There was a time not that long ago that Whitehouse, a graduate of Yale and the University of Virginia School of Law who previously served as a US attorney and Rhode Island attorney general, was considered a potential candidate for the bench.
In fact, then-vice president Joe Biden approached Whitehouse in 2010 to see if he was interested in being on President Obama’s shortlist to replace the retiring justice John Paul Stevens. Whitehouse, who was still in his first term in the Senate, turned him down, and Obama eventually nominated Elena Kagan to the bench.
If everything else played out the same — meaning that Senate Republicans thwarted Obama’s attempt to appoint a successor to Antonin Scalia during the final year of his presidency and President Trump ended up with three Supreme Court appointments in his single term in office — Whitehouse is correct that the court would still be 6-3 in favor of more conservative justices even if he did get confirmed 12 years ago.
Whitehouse joked that his dissenting opinions would be more aggressive than others if he were on the bench, especially when it comes to decisions like the one Thursday that appears to make President Biden’s goal of cutting greenhouse gas emissions in half by the end of the decade nearly impossible.

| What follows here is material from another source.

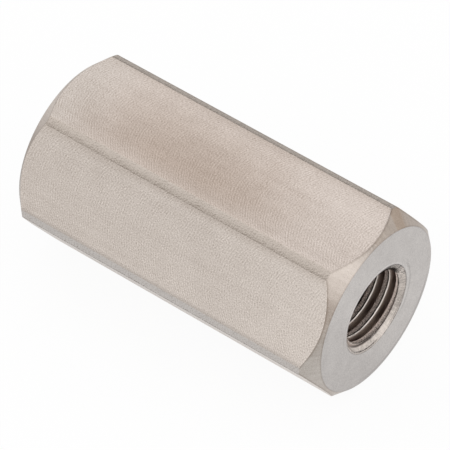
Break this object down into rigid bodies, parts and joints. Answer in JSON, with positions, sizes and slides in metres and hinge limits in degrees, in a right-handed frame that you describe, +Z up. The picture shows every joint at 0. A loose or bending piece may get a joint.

Even now, Whitehouse maintains that Congress is the right place to be to shine a spotlight on what he sees as “corruption” within the court.
“I think the court’s legitimacy is in free fall, and I worry that they actually don’t know that,” Whitehouse told me.
For years, Whitehouse has railed about how special interests have polluted the courts by spending millions of dollars to advance their causes — and the judges who support them — while attacking judges that are considered more liberal. Case in point: Earlier this year, dark money groups spent millions of dollars on TV ads attempting to paint Ketanji Brown Jackson as a radical lefty leading up to her confirmation to the high court.
Whitehouse has advocated for the Supreme Court to follow the same ethics code that other federal judges are subject to. He thinks they should explain any decisions to recuse from a case, just as a judge from the lower court might have to.
Whitehouse’s quest for at least a little more transparency in the judiciary has led to an ongoing battle with the editorial board of The Wall Street Journal, which has labeled him a conspiracy theorist and accused of him of declaring war on the judiciary.
Too often conservatives write off Whitehouse as someone who wants to change the rules when things don’t go the Democrats’ way.
But one thing you haven’t heard Whitehouse push for is expanding the Supreme Court. He told me that while he’s not ruling out eventually supporting the concept, he isn’t there yet.
He said the Democrats have to come up with an effective argument for expanding the court, and he worries that Republicans will be able use it against them in elections, the same way they have used the Green New Deal.
“The danger of that blowing up in our face is we haven’t made the case to the American public,” Whitehouse said.
For now, Whitehouse believes he’s in the right position to create change.
“In the Senate, we’ve got the ability to solve some of these problems,” he said.